The study will also be useful to pupils because they will know the effects of lunch programmes in school and probably take advantage of it as alternative food supplement from what is offered at home.

The researchers will also use the findings to identify the knowledge gaps and then further carry a study in order to solve community problems related to education

1.6 Limitations of the Study

The major limitation of the study is that there is limited literature on the role of lunch programmes on retention in Kenya and this prompts the researcher to extensively cover many schools in order to get the required data hence more time is needed.

The other limitation is that the schools are sparsely distributed since the area is arid or semi-arid. This will make it costly to travel from one school to the other. Finally since the study covers a small area generalization of the findings may not truly reflect the actual problem in other areas because each area has unique characteristics.

1.7 Delimitations of the study

Studies carried out by UNICEF (1992), El-tayed(1990),Ndagala (1990) World Bank (2003), Mutegi (2005) and Mungai (2006) have shown that there are other factors that make Nomadic children participate in education.
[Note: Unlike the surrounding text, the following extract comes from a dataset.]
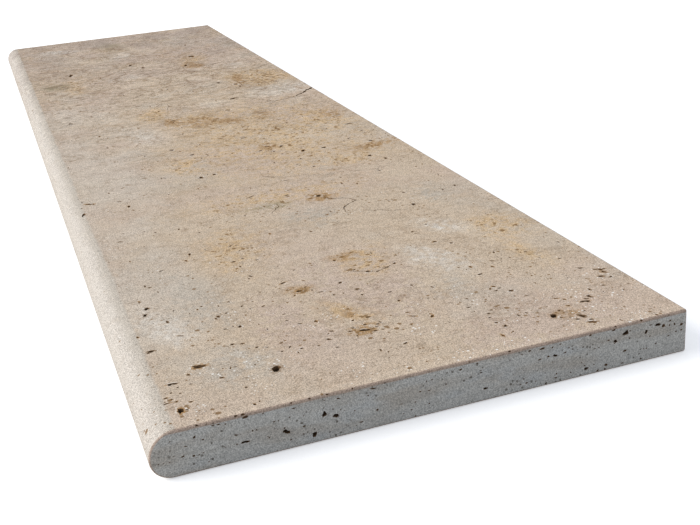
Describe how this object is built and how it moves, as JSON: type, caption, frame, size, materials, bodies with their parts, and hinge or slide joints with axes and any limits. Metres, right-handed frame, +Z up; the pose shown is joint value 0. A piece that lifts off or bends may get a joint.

Such factors include; Provision of boarding facilities, free education and nearness of the school to the household. The study will not focus on these factors but will only address the role of lunch programmes on pupil retention in primary schools in Garissa district.

The other delimitation is that the study will focus on schools only in Garissa district and more particularly primary schools. The researcher will strictly deal with responses from headteachers and primary school pupils.

1.8 Basic Assumptions

The researcher will gather information form school pupils and headteachers and therefore assumed that the information they will give is genuine.

The other assumption is that some schools have lunch programmes and others do not. This will sufficiently offer a case for comparison in order to establish the role of lunch programmes on pupil retention in schools.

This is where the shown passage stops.